What would John Brandl do? Among friends and admirers of the Humphrey Institute professor/politician, who died last year, that question has occurred often since the state budget fell into deep deficit. Some likely answers were shared Wednesday by a panel of five public policy mavens who knew Brandl well, and whose diversity represented his ideology-spanning ideas.

Brandl would seek to assist the needy and shore up community capital as the budget is balanced, said the Citizens League's Sean Kershaw. He would like Gov. Tim Pawlenty's move to tie new education spending to student and teacher performance, said Dane Smith of the progressive think tank Growth & Justice.

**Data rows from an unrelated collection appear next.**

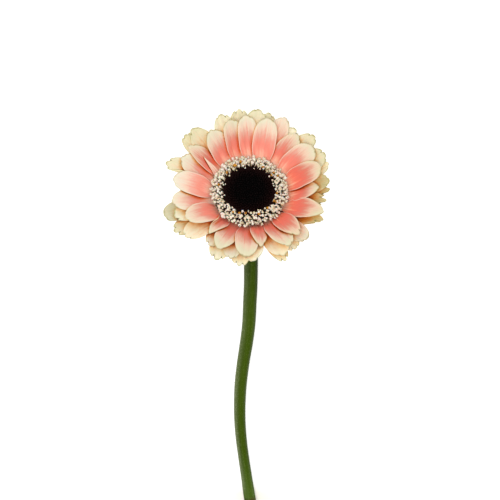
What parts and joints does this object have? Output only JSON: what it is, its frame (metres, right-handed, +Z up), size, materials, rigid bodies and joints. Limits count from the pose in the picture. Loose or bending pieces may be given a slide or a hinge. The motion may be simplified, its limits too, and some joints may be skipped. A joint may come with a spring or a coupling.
{
  "type": "cut gerbera",
  "caption": "Single cut gerbera lying on its side: a bent neck turns the open head up, with layered salmon-to-cream petals around a dark disc on a smooth green stem.",
  "frame": {"origin": "centre of the bounding box's bottom face, on the surface that the flower lies on", "axes": "+Z up from the surface, +Y along the stem from its cut end towards the head, +X to the right seen from above with the head away"},
  "size_m": [0.0773, 0.1939, 0.0545],
  "materials": {
    "petals": "matte",
    "open_florets": "matte",
    "disc_buds": "matte",
    "bracts": "matte",
    "stem": "satin"
  },
  "bodies": {
    "root": {"disc_buds": "disc_buds", "disc_open_florets": "open_florets", "involucre": "bracts", "ray_floret_inner_01": "petals", "ray_floret_inner_02": "petals", "ray_floret_inner_03": "petals", "ray_floret_inner_04": "petals", "ray_floret_inner_05": "petals", "ray_floret_inner_06": "petals", "ray_floret_inner_07": "petals", "ray_floret_inner_08": "petals", "ray_floret_inner_09": "petals", "ray_floret_inner_10": "petals", "ray_floret_inner_11": "petals", "ray_floret_inner_12": "petals", "ray_floret_inner_13": "petals", "ray_floret_inner_14": "petals", "ray_floret_inner_15": "petals", "ray_floret_inner_16": "petals", "ray_floret_inner_17": "petals", "ray_floret_inner_18": "petals", "ray_floret_inner_19": "petals", "ray_floret_inner_20": "petals", "ray_floret_middle_01": "petals", "ray_floret_middle_02": "petals", "ray_floret_middle_03": "petals", "ray_floret_middle_04": "petals", "ray_floret_middle_05": "petals", "ray_floret_middle_06": "petals", "ray_floret_middle_07": "petals", "ray_floret_middle_08": "petals", "ray_floret_middle_09": "petals", "ray_floret_middle_10": "petals", "ray_floret_middle_11": "petals", "ray_floret_middle_12": "petals", "ray_floret_middle_13": "petals", "ray_floret_middle_14": "petals", "ray_floret_middle_15": "petals", "ray_floret_middle_16": "petals", "ray_floret_middle_17": "petals", "ray_floret_middle_18": "petals", "ray_floret_outer_01": "petals", "ray_floret_outer_02": "petals", "ray_floret_outer_03": "petals", "ray_floret_outer_04": "petals", "ray_floret_outer_05": "petals", "ray_floret_outer_06": "petals", "ray_floret_outer_07": "petals", "ray_floret_outer_08": "petals", "ray_floret_outer_09": "petals", "ray_floret_outer_10": "petals", "ray_floret_outer_11": "petals", "ray_floret_outer_12": "petals", "ray_floret_outer_13": "petals", "ray_floret_outer_14": "petals", "ray_floret_quill_01": "petals", "stem": "stem"}
  },
  "joints": []
}
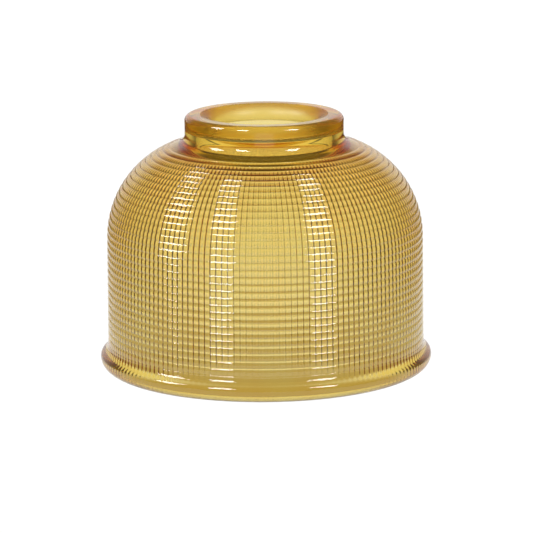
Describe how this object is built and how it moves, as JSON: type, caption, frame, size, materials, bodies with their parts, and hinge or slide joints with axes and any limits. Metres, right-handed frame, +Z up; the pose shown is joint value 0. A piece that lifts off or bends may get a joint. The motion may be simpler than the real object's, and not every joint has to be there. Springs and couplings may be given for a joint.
{
  "type": "glass lamp shade",
  "caption": "Bell-shaped pressed prismatic glass lamp shade with a round collar and hole on top, ribbed outside, fluted inside and a beaded rim, open at the bottom.",
  "frame": {"origin": "on the shade's axis, in the plane that its rim rests on", "axes": "+Z up along the shade's axis, from the open rim to the collar; the shade is a body of revolution, so X and Y are alike"},
  "size_m": [0.1174, 0.1174, 0.09],
  "materials": {
    "amber_glass": "gloss"
  },
  "bodies": {
    "root": {"glass_shade": "amber_glass"}
  },
  "joints": []
}
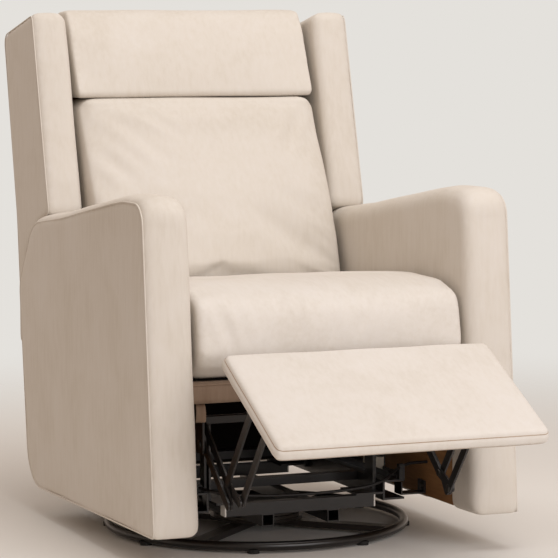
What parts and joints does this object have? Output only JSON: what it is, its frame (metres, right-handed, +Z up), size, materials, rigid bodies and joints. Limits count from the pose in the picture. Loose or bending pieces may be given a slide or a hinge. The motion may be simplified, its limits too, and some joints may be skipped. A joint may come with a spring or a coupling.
{
  "type": "swivel glider recliner",
  "caption": "Winged armchair recliner with a folding footrest, hanging-link glide and a round swivel floor ring",
  "frame": {"origin": "on the floor, on the vertical swivel axis at the middle of the floor ring", "axes": "+Z up, the chair faces -Y, +X is the sitter's left-hand side seen from the front as the viewer's right"},
  "size_m": [0.76, 1.3643, 1.0638],
  "materials": {
    "velvet": "short-pile cream velvet upholstery",
    "ring_enamel": "dark bronze-black satin enamel",
    "black_steel": "black satin enamel on pressed steel",
    "zinc_steel": "dull zinc plate",
    "bright_steel": "polished bearing steel",
    "spring_steel": "oil-tempered wire",
    "black_rubber": "moulded rubber",
    "white_plastic": "moulded white plastic",
    "black_plastic": "moulded black plastic",
    "nylon": "natural nylon",
    "plywood": "bare plywood"
  },
  "bodies": {
    "base": {"base_ring": "ring_enamel", "floor_glide_pads": "black_rubber", "base_spokes": "ring_enamel", "base_hub_plate": "ring_enamel", "lower_bearing_race": "zinc_steel", "bearing_balls": "bright_steel", "swivel_pivot_bolt": "zinc_steel", "swivel_lock_nut": "zinc_steel"},
    "swivel_frame": {"upper_bearing_race": "zinc_steel", "swivel_plate": "black_steel", "swivel_rails": "black_steel", "cross_tubes": "black_steel", "tube_end_caps": "white_plastic", "glide_brackets": "black_steel", "upper_glide_pins": "zinc_steel"},
    "front_links": {"front_glide_links": "black_steel"},
    "rear_links": {"rear_glide_links": "black_steel"},
    "carriage": {"carriage_rails": "black_steel", "lower_glide_pins": "zinc_steel", "carriage_cross_bars": "black_steel", "seat_tracks": "black_steel", "right_arm": "velvet", "left_arm": "velvet", "arm_panels": "plywood", "arm_brackets": "black_steel", "arm_bolts": "zinc_steel", "rear_kick_panel": "velvet", "release_pull_frame": "black_plastic", "release_cable": "black_plastic", "cable_clips": "black_plastic"},
    "release_pull": {"release_pull_tab": "black_plastic"},
    "seat": {"right_mechanism_plate": "black_steel", "left_mechanism_plate": "black_steel", "control_link_pins": "zinc_steel", "seat_runners": "nylon", "seat_frame_boards": "plywood", "seat_front_rail": "velvet", "seat_springs": "spring_steel", "spring_clips": "nylon", "seat_cushion": "velvet", "back_hinge_plates": "black_steel"},
    "back": {"back_brackets": "black_steel", "back_frame_boards": "plywood", "back_springs": "spring_steel", "right_wing": "velvet", "left_wing": "velvet", "back_cushion": "velvet", "head_cushion": "velvet", "back_outer_panel": "velvet"},
    "footrest_drive": {"footrest_drive_links": "black_steel", "drive_link_rivets": "zinc_steel", "torque_tube": "black_steel"},
    "footrest_control": {"footrest_control_links": "black_steel"},
    "footrest_lift": {"footrest_lift_links": "black_steel", "lift_link_rivets": "zinc_steel"},
    "footrest_guide": {"footrest_guide_links": "black_steel"},
    "footrest": {"footrest_brackets": "black_steel", "footrest_pad": "velvet", "footrest_board": "plywood"}
  },
  "joints": [
    {"name": "swivel", "type": "hinge", "parent": "base", "child": "swivel_frame", "pos_m": [0, 0, 0.04], "axis": [0, 0, 1], "continuous": true},
    {"name": "glide", "type": "hinge", "parent": "swivel_frame", "child": "front_links", "pos_m": [0, -0.18, 0.245], "axis": [-1, 0, 0], "range_deg": [-16, 16]},
    {"name": "glide_rear_links", "type": "hinge", "parent": "swivel_frame", "child": "rear_links", "pos_m": [0, 0.18, 0.245], "axis": [-1, 0, 0], "range_deg": [-17, 17]},
    {"name": "glide_level", "type": "hinge", "parent": "front_links", "child": "carriage", "pos_m": [0, -0.18, 0.095], "axis": [-1, 0, 0], "range_deg": [-17, 17]},
    {"name": "release_pull", "type": "slide", "parent": "carriage", "child": "release_pull", "axis": [0, 0, 1], "range_m": [0, 0.02], "stiffness_N_per_m": 150, "springref_m": -0.004},
    {"name": "seat_slide", "type": "slide", "parent": "carriage", "child": "seat", "axis": [0, -1, 0], "range_m": [0, 0.02]},
    {"name": "recline", "type": "hinge", "parent": "seat", "child": "back", "pos_m": [0, 0.26, 0.36], "axis": [-1, 0, 0], "range_deg": [0, 30]},
    {"name": "footrest", "type": "hinge", "parent": "seat", "child": "footrest_drive", "pos_m": [0, -0.2771, 0.2681], "axis": [-1, 0, 0], "range_deg": [-63.5, 30]},
    {"name": "footrest_control_pivot", "type": "hinge", "parent": "seat", "child": "footrest_control", "pos_m": [0, -0.309, 0.2259], "axis": [-1, 0, 0], "range_deg": [-67, 32]},
    {"name": "footrest_knee", "type": "hinge", "parent": "footrest_drive", "child": "footrest_lift", "pos_m": [0, -0.4192, 0.1589], "axis": [-1, 0, 0], "range_deg": [-37, 76.5]},
    {"name": "footrest_tilt", "type": "hinge", "parent": "footrest_lift", "child": "footrest", "pos_m": [0, -0.5641, 0.3355], "axis": [-1, 0, 0], "range_deg": [-76.5, 37]},
    {"name": "footrest_nose", "type": "hinge", "parent": "footrest_drive", "child": "footrest_guide", "pos_m": [0, -0.4744, 0.1375], "axis": [-1, 0, 0], "range_deg": [-37, 76.5]}
  ],
  "couplings": [
    {"joint": "glide_rear_links", "follows": "glide", "ratio": 1},
    {"joint": "glide_level", "follows": "glide", "ratio": -1},
    {"joint": "seat_slide", "follows": "recline", "m_per_rad": 0.0381},
    {"joint": "footrest_control_pivot", "follows": "footrest", "ratio": 1.0469},
    {"joint": "footrest_knee", "follows": "footrest", "ratio": -1.1822},
    {"joint": "footrest_tilt", "follows": "footrest", "ratio": 1.1779},
    {"joint": "footrest_nose", "follows": "footrest", "ratio": -1.1828}
  ]
}
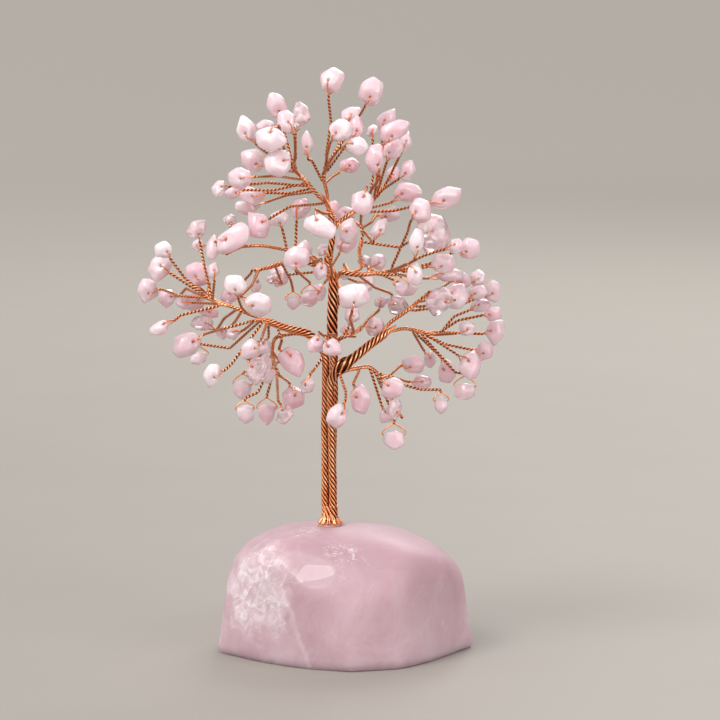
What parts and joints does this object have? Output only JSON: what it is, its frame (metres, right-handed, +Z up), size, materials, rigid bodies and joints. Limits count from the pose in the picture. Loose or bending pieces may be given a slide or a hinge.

But he would have sought to bring competition to bear on improving school performance, by urging that families receive state-funded vouchers for use at either public or private schools, said Center of the American Experiment founder Mitch Pearlstein. Former state auditor Patricia Anderson of the Minnesota Free Market Institute added that Brandl didn't think government should have a monopoly on providing services like education.

Maybe so, said Matt Entenza, former House DFL minority leader and founder of the think tank Minnesota 2020. But Brandl was a DFLer who believed in adequately funding those services, especially education. Brandl decried the decline in curricular options, elimination of extracurricular programs, and increasing class sizes of the past few decades. Entenza said.

I knew Brandl, too, and can attest: They're all right. Brandl had an uncommon ability to cull the best ideas from the right and left, analyze them as an empirical scholar would, and forge them into coherent policy. He'd be pleased to know that some Minnesotans are trying to emulate him.